“Can you guys powder coat my ?”
Despite the word “Cerakote” in our business name—West Michigan Cerakote & Laser—you’d be surprised to know how often we get this question. While the question does get old, we never miss an out on the opportunity to educate people on the difference between Cerakote and powder coat, bluing, anodizing, nitride, you name it… and the reason that one outperforms them all.
The Benefits of Cerakote
There are several reasons why Cerakote blows its competitors out of the water, and why we have chosen to solely offer Cerakote services to our customers. As a business that stands behind its work 100%, we simply do not believe in using a product that does not meet our high standards of consistency, durability, and performance. This is how we’re able to offer our customers a Lifetime Guarantee.

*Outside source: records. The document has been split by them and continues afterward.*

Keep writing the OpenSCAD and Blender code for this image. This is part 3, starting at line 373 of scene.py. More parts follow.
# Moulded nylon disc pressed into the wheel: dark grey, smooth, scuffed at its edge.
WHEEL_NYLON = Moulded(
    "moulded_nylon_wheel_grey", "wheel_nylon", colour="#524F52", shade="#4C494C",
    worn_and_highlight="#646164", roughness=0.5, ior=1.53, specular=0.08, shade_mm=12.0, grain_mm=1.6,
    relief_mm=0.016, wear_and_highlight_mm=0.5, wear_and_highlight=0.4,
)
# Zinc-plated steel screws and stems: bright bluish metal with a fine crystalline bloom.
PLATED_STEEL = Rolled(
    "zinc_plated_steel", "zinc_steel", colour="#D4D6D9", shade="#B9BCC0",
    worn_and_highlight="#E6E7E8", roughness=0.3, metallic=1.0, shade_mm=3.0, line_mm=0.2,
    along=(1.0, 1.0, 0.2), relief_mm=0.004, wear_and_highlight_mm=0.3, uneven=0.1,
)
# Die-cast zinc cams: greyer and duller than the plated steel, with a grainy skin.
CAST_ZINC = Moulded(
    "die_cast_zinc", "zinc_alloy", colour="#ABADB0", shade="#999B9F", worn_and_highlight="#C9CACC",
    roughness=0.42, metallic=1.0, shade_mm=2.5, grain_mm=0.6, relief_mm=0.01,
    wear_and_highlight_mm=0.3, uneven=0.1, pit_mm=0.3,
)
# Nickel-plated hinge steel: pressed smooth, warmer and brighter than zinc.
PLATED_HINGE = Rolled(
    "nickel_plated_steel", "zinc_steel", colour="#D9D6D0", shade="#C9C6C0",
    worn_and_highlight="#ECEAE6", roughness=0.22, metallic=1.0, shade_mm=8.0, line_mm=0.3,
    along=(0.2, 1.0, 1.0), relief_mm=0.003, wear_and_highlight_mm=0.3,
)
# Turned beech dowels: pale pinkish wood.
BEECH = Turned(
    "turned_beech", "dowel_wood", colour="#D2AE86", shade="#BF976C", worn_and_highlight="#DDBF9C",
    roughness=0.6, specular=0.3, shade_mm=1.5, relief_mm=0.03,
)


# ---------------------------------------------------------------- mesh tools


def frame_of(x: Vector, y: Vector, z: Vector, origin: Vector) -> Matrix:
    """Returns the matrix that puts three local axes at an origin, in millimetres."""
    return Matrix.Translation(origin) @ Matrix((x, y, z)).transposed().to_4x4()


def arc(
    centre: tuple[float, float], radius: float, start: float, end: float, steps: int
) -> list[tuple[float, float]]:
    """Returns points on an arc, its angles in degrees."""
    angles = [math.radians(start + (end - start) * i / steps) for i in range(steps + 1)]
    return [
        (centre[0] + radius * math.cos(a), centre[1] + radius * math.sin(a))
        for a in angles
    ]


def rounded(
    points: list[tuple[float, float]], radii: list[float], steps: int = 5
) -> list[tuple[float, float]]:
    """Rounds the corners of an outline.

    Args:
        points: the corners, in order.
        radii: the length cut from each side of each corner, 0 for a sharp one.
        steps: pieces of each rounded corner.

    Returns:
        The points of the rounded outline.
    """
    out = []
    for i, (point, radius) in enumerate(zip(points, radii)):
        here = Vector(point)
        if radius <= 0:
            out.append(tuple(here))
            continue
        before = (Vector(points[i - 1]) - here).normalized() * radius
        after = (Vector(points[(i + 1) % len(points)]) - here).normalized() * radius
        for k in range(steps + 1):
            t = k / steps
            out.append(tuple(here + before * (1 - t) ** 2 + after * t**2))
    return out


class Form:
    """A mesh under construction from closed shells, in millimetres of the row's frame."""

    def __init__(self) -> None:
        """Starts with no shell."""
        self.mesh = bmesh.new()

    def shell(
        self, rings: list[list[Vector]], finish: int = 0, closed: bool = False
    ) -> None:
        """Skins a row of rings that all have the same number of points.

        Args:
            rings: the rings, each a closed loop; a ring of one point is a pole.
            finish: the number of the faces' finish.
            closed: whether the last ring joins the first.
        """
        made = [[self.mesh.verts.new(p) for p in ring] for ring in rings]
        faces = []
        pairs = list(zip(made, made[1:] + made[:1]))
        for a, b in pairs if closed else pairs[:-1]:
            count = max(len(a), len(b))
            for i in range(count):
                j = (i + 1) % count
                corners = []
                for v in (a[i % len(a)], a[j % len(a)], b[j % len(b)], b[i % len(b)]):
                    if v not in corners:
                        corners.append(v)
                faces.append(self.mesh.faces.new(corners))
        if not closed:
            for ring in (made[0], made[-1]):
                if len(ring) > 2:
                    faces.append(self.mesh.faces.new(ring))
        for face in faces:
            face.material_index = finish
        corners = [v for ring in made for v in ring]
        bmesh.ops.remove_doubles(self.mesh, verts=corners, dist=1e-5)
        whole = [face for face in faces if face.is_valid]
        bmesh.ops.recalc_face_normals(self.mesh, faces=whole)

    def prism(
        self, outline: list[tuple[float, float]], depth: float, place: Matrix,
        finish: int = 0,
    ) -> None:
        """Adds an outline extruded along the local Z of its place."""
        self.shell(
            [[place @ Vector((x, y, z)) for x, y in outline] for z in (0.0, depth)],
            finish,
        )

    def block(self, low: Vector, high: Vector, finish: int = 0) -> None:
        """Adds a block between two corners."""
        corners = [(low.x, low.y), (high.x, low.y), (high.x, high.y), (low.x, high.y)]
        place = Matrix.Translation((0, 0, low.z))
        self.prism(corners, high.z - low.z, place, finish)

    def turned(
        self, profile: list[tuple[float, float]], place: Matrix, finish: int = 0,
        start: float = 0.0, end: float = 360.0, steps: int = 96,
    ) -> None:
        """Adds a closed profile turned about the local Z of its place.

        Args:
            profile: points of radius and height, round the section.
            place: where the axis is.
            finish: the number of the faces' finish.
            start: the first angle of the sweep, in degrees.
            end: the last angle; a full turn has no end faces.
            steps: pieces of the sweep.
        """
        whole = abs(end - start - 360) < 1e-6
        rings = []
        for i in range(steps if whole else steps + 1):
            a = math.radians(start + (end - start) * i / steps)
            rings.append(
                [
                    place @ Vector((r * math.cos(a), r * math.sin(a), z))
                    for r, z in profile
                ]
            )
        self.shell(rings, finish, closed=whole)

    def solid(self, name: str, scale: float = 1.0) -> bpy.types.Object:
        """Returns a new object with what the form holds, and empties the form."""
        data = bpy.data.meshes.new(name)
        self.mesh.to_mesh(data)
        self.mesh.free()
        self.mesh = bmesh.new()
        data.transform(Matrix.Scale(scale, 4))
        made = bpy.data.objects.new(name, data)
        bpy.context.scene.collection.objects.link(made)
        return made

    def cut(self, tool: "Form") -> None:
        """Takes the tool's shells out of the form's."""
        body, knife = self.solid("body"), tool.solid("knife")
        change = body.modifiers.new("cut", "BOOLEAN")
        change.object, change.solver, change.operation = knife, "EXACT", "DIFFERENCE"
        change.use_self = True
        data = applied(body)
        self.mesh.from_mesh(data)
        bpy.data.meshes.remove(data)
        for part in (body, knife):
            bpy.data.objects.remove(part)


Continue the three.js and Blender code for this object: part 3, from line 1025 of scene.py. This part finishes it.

Here are just a few benefits of Cerakote:
High chemical Resistance
Can tolerate heat up to 1,800°F without coloring or distorting
High impact strength & hardness - won’t flake, chip, or peel
Extremely thin - just 1-2 mills thick, meaning it won’t mess with the performance of tight-fitting components
Can be applied to nearly any hard surface - including metals, plastics, polymers, and wood
Over 100 colors to choose from
You may be thinking, “Okay, well if Cerakote is so great then why doesn’t everyone choose Cerakote over other coating options?” Because our goal is to educate individuals, we’ve fully laid out the differences between Cerakote and other popular coating options, along with their pros and cons.
Cerakote vs. High-Temp Powder Coat
Traditionally, Powder Coat has been known as the go-to coating solution for automotive components, however, as of recent, many fab shops and individuals have discovered and transitioned to Cerakote. Cerakote is compatible with more automotive components thanks to its ultra-thin finish and high-temp tolerance.
People choose to apply Cerakote to automotive components for improved performance, protection, and aesthetics. The high-emissive coating acts as a thermal barrier to auto parts, allowing heat to be dispersed and slowly released. This boosts the performance of engine components such as headers, manifolds, turbo housings, and more. On the contrary, you would not want to use a powder coat on these components because the thickness of the coating would trap the heat in.
Cerakote also comes in a special low-emissive coating that acts as a thermal barrier but reflects the heat rather than containing it. This is often used on pistons, combustion chambers, valve tops, external turbo housings, etc.
Powder Coat Pros:
Thickness: On some applications, the thickness that Powder Coat offers may be desired. Examples include automotive frames or other components that are likely to be continuously scratched or roughed-up.
Powder Coat Cons:
Discolors/distorts when high temps are reached
Peels, chips, and flakes
Thick - you would not want to apply it to tight-fitting components (hence why you would never want to powder coat a firearm)
Messy to apply
Cerakote vs. Anodizing
Many firearm manufacturers that we work with have switched from Anodizing to Cerakote because they desired the consistency in color that you simply cannot get with anodizing. Anodizing is notorious for its drastic color inconsistency and minimal protection against corrosion. In addition, Anodizing colors are limited whereas Cerakote offers over 100 unique colors to choose from.
Limited color selection
Process releases hexavalent chromium into the environment
Creates a brittle and porous oxide layer and tensile residual stress
Cerakote vs. Bluing
The most obvious difference between Cerakote and bluing comes down to its protection. Cerakote out-performs bluing in a side-by-side corrosion test by a landslide.
Mediocre corrosion protection
Limited color selection
Cannot be applied as a pattern/design (i.e. camo, battle-worn, etc.)
Cerakote vs. Nitride
Cerakote protects against corrosion 150x longer than Nitride.